**** COLLECTED DATA ****

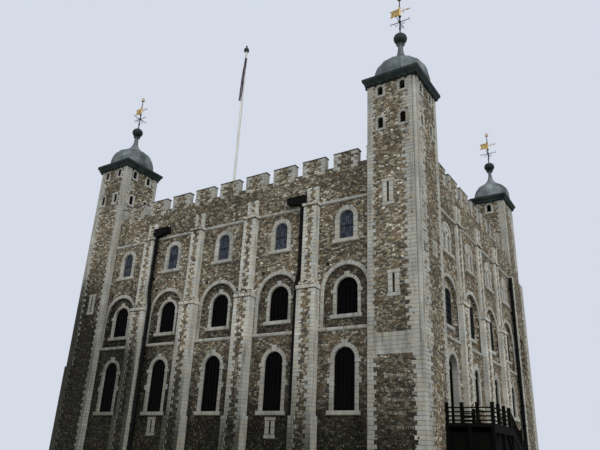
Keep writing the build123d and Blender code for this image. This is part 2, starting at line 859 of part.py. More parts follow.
# Timber landing in front of the entrance, on posts and beams
landing_inner = turret_x + turret_width / 2
landing_outer = landing_inner + landing_width
landing_start = side_bays[0] - landing_before_door
landing_end = side_bays[0] + landing_past_door
flight_inner = landing_outer - flight_width
deck_base = entrance_floor_top - deck_thickness
landing_corner = landing_outer - post_size / 2
deck_posts_x = [
    landing_inner + face_gap + post_size / 2,
    (landing_inner + landing_outer) / 2,
    landing_corner,
]
deck_posts_y = [
    landing_start + post_size / 2,
    (landing_start + landing_end) / 2,
    landing_end - post_size / 2,
]
with BuildPart() as landing:
    with BuildSketch(Plane.XY.offset(deck_base)):
        with Locations(((landing_inner + landing_outer) / 2, (landing_start + landing_end) / 2)):
            Rectangle(landing_outer - landing_inner, landing_end - landing_start)
        with Locations(((half_width + landing_inner) / 2, (landing_end - inner_half_depth) / 2)):
            Rectangle(landing_inner - half_width, landing_end + inner_half_depth)
    extrude(amount=deck_thickness)
    with BuildSketch(Plane.XY.offset(deck_base - beam_height)):
        for place in deck_posts_x:
            with Locations((place, (landing_start + landing_end) / 2)):
                Rectangle(post_size, landing_end - landing_start)
    extrude(amount=beam_height)
    with BuildSketch():
        for place in deck_posts_x:
            for row in deck_posts_y:
                with Locations((place, row)):
                    Rectangle(post_size, post_size)
    extrude(amount=deck_base)
landing.part.label = "stair_landing"
export_step(landing.part, "parts/stair_landing.step")

# Flight from the landing to the ground: two stringers, with open treads between them
flight_end = landing_end + tread_count * tread_going
riser = entrance_floor_top / tread_count
slope = riser / tread_going
with BuildPart() as flight:
    for inner_face in (flight_inner, landing_outer - stringer_thickness):
        with BuildSketch(Plane(origin=(inner_face, 0, 0), x_dir=(0, 1, 0), z_dir=(1, 0, 0))):
            with BuildLine():
                Polyline(
                    (landing_end, entrance_floor_top),
                    (landing_end, entrance_floor_top - stringer_height),
                    (flight_end - stringer_height / slope, 0),
                    (flight_end, 0),
                    close=True,
                )
            make_face()
        extrude(amount=stringer_thickness)
flight.part.label = "stair_stringers"
export_step(flight.part, "parts/stair_stringers.step")
with BuildPart() as treads:
    for step in range(1, tread_count):
        with BuildSketch(Plane.XY.offset(entrance_floor_top - step * riser - tread_thickness)):
            with Locations(((flight_inner + landing_outer) / 2, landing_end + (step - 0.5) * tread_going)):
                Rectangle(flight_width - 2 * stringer_thickness, tread_going - tread_gap)
        extrude(amount=tread_thickness)
treads.part.label = "stair_treads"
export_step(treads.part, "parts/stair_treads.step")

# Railings: posts and four rails around the landing and down both sides of the flight
rail_line_inner = flight_inner + post_size / 2
post_top = entrance_floor_top + post_height
rail_bases = [post_top - rail_drop - rail_spacing * step for step in range(rail_count)]
door_face = half_width + surround_proud + face_gap
landing_rails = [
    ((landing_inner + face_gap, landing_start), (landing_outer, landing_start + post_size)),
    ((landing_outer - post_size, landing_start), (landing_outer, landing_end)),
    ((door_face, landing_end - post_size), (flight_inner, landing_end)),
]
landing_posts = [
    (landing_inner + face_gap + post_size / 2 + step * post_spacing, landing_start + post_size / 2)
    for step in range(3)
]
landing_posts += [
    (landing_corner, landing_start + post_size / 2 + step * side_post_spacing) for step in range(4)
]
landing_posts += [(door_face + post_size / 2, landing_end - post_size / 2)]
landing_posts += [(flight_inner - post_size / 2, landing_end - post_size / 2)]
with BuildPart() as railing:
    with BuildSketch(Plane.XY.offset(entrance_floor_top)):
        with Locations(landing_posts):
            Rectangle(post_size, post_size)
    extrude(amount=post_height)
    for (start_x, start_y), (end_x, end_y) in landing_rails:
        rail_run_x = end_x - start_x if end_x - start_x > post_size * 1.01 else rail_thickness
        rail_run_y = end_y - start_y if end_y - start_y > post_size * 1.01 else rail_thickness
        for rail_base in rail_bases:
            with BuildSketch(Plane.XY.offset(rail_base)):
                with Locations(((start_x + end_x) / 2, (start_y + end_y) / 2)):
                    Rectangle(rail_run_x, rail_run_y)
            extrude(amount=rail_height)
    for line in (rail_line_inner, landing_corner):
        post_plane = Plane(origin=(line - post_size / 2, 0, 0), x_dir=(0, 1, 0), z_dir=(1, 0, 0))
        with BuildSketch(post_plane):
            for step in range(1, flight_post_count + 1):
                high_y = landing_end + step * flight_post_spacing - post_size / 2
                low_y = high_y + post_size
                high_foot = entrance_floor_top - (high_y - landing_end) * slope
                low_foot = entrance_floor_top - (low_y - landing_end) * slope
                with BuildLine():
                    Polyline(
                        (high_y, high_foot),
                        (low_y, low_foot),
                        (low_y, high_foot + post_height),
                        (high_y, high_foot + post_height),
                        close=True,
                    )
                make_face()
        extrude(amount=post_size)
        last_y = landing_end + flight_post_count * flight_post_spacing
        rail_plane = Plane(origin=(line - rail_thickness / 2, 0, 0), x_dir=(0, 1, 0), z_dir=(1, 0, 0))
        for rail_base in rail_bases:
            fall = (last_y - landing_end) * slope
            with BuildSketch(rail_plane):
                with BuildLine():
                    Polyline(
                        (landing_end - post_size, rail_base),
                        (landing_end, rail_base),
                        (last_y, rail_base - fall),
                        (last_y, rail_base - fall + rail_height),
                        (landing_end, rail_base + rail_height),
                        (landing_end - post_size, rail_base + rail_height),
                        close=True,
                    )
                make_face()
            extrude(amount=rail_thickness)
railing.part.label = "stair_railings"
export_step(railing.part, "parts/stair_railings.step")

# Dark boarding behind the posts of the landing and under the outer stringer
with BuildPart() as boarding:
    board_top = deck_base - beam_height
    board_start = landing_start + post_size + face_gap
    board_outer = landing_outer - post_size - face_gap
    with BuildSketch():
        board_start_x = landing_inner + face_gap
        board_end_x = board_outer - board_thickness - face_gap
        with Locations(((board_start_x + board_end_x) / 2, board_start + board_thickness / 2)):
            Rectangle(board_end_x - board_start_x, board_thickness)
        with Locations((board_outer - board_thickness / 2, (board_start + landing_end) / 2)):
            Rectangle(board_thickness, landing_end - board_start)
    extrude(amount=board_top)
    board_face = landing_outer - (stringer_thickness + board_thickness) / 2
    with BuildSketch(Plane(origin=(board_face, 0, 0), x_dir=(0, 1, 0), z_dir=(1, 0, 0))):
        with BuildLine():
            Polyline(
                (landing_end + face_gap, 0),
                (landing_end + face_gap, entrance_floor_top - stringer_height - 2 * face_gap),
                (flight_end - stringer_height / slope - 2 * face_gap, 0),
                close=True,
            )
        make_face()
    extrude(amount=board_thickness)
boarding.part.label = "stair_boarding"
export_step(boarding.part, "parts/stair_boarding.step")

# Flagpole on the front wall, close behind its parapet
pole_y = -(half_depth - parapet_thickness - pole_wall_gap)
with BuildPart() as flagpole:
    with BuildSketch(Plane.XY.offset(wall_top)):
        with Locations((pole_x, pole_y)):
            Rectangle(pole_foot_size, pole_foot_size)
    extrude(amount=pole_foot_height)
    pole_base = wall_top + pole_foot_height
    pole_top = wall_top + pole_rise
    pole_height = pole_top - pole_base
    with Locations((pole_x, pole_y, pole_base + pole_height / 2)):
        Cone(pole_radius, pole_top_radius, pole_height)
    with BuildSketch(Plane.XZ.offset(-pole_y)):
        with BuildLine():
            Polyline(
                (pole_x, pole_top),
                (pole_x + truck_radius, pole_top),
                (pole_x + truck_radius, pole_top + truck_height * 0.4),
                (pole_x + truck_radius * 0.7, pole_top + truck_height * 0.85),
                (pole_x + truck_stem_radius, pole_top + truck_height),
                (pole_x + truck_stem_radius, pole_top + truck_ball_rise),
                (pole_x, pole_top + truck_ball_rise),
                close=True,
            )
        make_face()
    revolve(axis=Axis((pole_x, pole_y, 0), (0, 0, 1)))
    with Locations((pole_x, pole_y, pole_top + truck_ball_rise)):
        Sphere(truck_ball_radius)
flagpole.part.label = "flagpole"
export_step(flagpole.part, "parts/flagpole.step")

# Limp flag, wound a fifth of a turn round the outside of the pole
with BuildPart() as flag:
    flag_base = pole_top - flag_top_drop - flag_drop
    pole_taper = (pole_radius - pole_top_radius) / pole_height
    pole_radius_there = pole_radius - pole_taper * (flag_base - pole_base)
    flag_reach = pole_radius_there + face_gap + flag_thickness / 2
    for step in range(flag_steps + 1):
        share = step / flag_steps
        turn = flag_foot_turn + (flag_top_turn - flag_foot_turn) * share
        with BuildSketch(Plane.XY.offset(flag_base + flag_drop * share)):
            with Locations((pole_x, pole_y)):
                with PolarLocations(flag_reach, 1, start_angle=turn):
                    Ellipse(flag_thickness / 2, flag_width / 2 * (1 - 0.2 * share))
    loft()
flag.part.label = "flag"
export_step(flag.part, "parts/flag.step")
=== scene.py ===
from math import cos, pi, radians, sin

import bpy
import numpy as np
from mathutils import Matrix, Vector


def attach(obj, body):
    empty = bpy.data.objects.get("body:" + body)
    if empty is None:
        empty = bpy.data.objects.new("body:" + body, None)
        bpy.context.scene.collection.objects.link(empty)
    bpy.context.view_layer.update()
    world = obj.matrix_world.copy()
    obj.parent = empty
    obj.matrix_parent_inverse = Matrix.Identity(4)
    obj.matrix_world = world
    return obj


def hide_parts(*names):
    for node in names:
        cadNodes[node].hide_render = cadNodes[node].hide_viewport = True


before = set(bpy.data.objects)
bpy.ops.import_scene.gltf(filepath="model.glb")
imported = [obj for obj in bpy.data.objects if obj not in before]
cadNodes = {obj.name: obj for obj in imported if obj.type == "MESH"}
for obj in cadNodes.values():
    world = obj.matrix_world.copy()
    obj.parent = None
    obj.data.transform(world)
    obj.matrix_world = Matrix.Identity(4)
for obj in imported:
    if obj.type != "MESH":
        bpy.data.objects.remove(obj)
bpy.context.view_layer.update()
print("keep: frame loaded,", len(cadNodes), "nodes")

# the pieces' sizes are the real keep's in metres, and the model is half of that; the sizes in the finishes
# and of the studio's floor are the model's own
metre = 0.5
stoneDice = np.random.default_rng(1078)
upward = np.array([0.0, 0.0, 1.0])

plan = {
    # half sizes over the walls, and half the run of a wall between its turrets
    "halfWidth": 17.57, "halfDepth": 14.45, "frontRun": 14.0, "sideRun": 10.65,
    # middles and half sizes of the turrets, and how the two at the back differ above the eaves
    "turretX": 16.0, "turretY": 12.8, "turretHalfX": 2.0, "turretHalfY": 2.15,
    "backHalfX": 1.65, "backHalfY": 1.8, "backShift": 0.15,
    # heights of the roof, the eaves course, the turrets' walls and their cornices
    "wallTop": 23.4, "eaves": 21.96, "turretTop": 30.98, "cornice": 0.71,
    # middles of the bays of windows
    "frontBays": [-11.96, -5.98, 0.0, 5.98, 11.96],
    "sideBays": [-8.4, -2.8, 2.8, 8.4],
}

# each face of the keep: the direction that runs to the right seen from outside, the one that points out,
# and how far its wall stands from the middle
faces = {
    "front": {"along": (1, 0, 0), "outward": (0, -1, 0), "distance": plan["halfDepth"]},
    "right": {"along": (0, 1, 0), "outward": (1, 0, 0), "distance": plan["halfWidth"]},
    "back": {"along": (-1, 0, 0), "outward": (0, 1, 0), "distance": plan["halfDepth"]},
    "left": {"along": (0, -1, 0), "outward": (-1, 0, 0), "distance": plan["halfWidth"]},
}
corners = {"near": (1, -1), "left": (-1, -1), "right": (1, 1), "back": (-1, 1)}


def turretBox(corner):
    # middle and half sizes of a turret above the roof
    sideX, sideY = corners[corner]
    if sideY < 0:
        return sideX * plan["turretX"], -plan["turretY"], plan["turretHalfX"], plan["turretHalfY"]
    away = plan["turretX"] + plan["backShift"]
    return sideX * away, plan["turretY"], plan["backHalfX"], plan["backHalfY"]


def linear(tone, brightness=1.0):
    # the linear values of a colour given in 0..255 as it looks on a screen
    return tuple(((value / 255 + 0.055) / 1.055) ** 2.4 if value > 10 else value / 255 / 12.92
                 for value in (brightness * part for part in tone))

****

## PROBLEM DETAILS
Give back exactly the lines from the line that has "# Limp flag, wound" to the line that has "for node in", both included, and leave out all others.

## RESPONSE TO THE TASK
# Limp flag, wound a fifth of a turn round the outside of the pole
with BuildPart() as flag:
    flag_base = pole_top - flag_top_drop - flag_drop
    pole_taper = (pole_radius - pole_top_radius) / pole_height
    pole_radius_there = pole_radius - pole_taper * (flag_base - pole_base)
    flag_reach = pole_radius_there + face_gap + flag_thickness / 2
    for step in range(flag_steps + 1):
        share = step / flag_steps
        turn = flag_foot_turn + (flag_top_turn - flag_foot_turn) * share
        with BuildSketch(Plane.XY.offset(flag_base + flag_drop * share)):
            with Locations((pole_x, pole_y)):
                with PolarLocations(flag_reach, 1, start_angle=turn):
                    Ellipse(flag_thickness / 2, flag_width / 2 * (1 - 0.2 * share))
    loft()
flag.part.label = "flag"
export_step(flag.part, "parts/flag.step")
=== scene.py ===
from math import cos, pi, radians, sin

import bpy
import numpy as np
from mathutils import Matrix, Vector


def attach(obj, body):
    empty = bpy.data.objects.get("body:" + body)
    if empty is None:
        empty = bpy.data.objects.new("body:" + body, None)
        bpy.context.scene.collection.objects.link(empty)
    bpy.context.view_layer.update()
    world = obj.matrix_world.copy()
    obj.parent = empty
    obj.matrix_parent_inverse = Matrix.Identity(4)
    obj.matrix_world = world
    return obj


def hide_parts(*names):
    for node in names:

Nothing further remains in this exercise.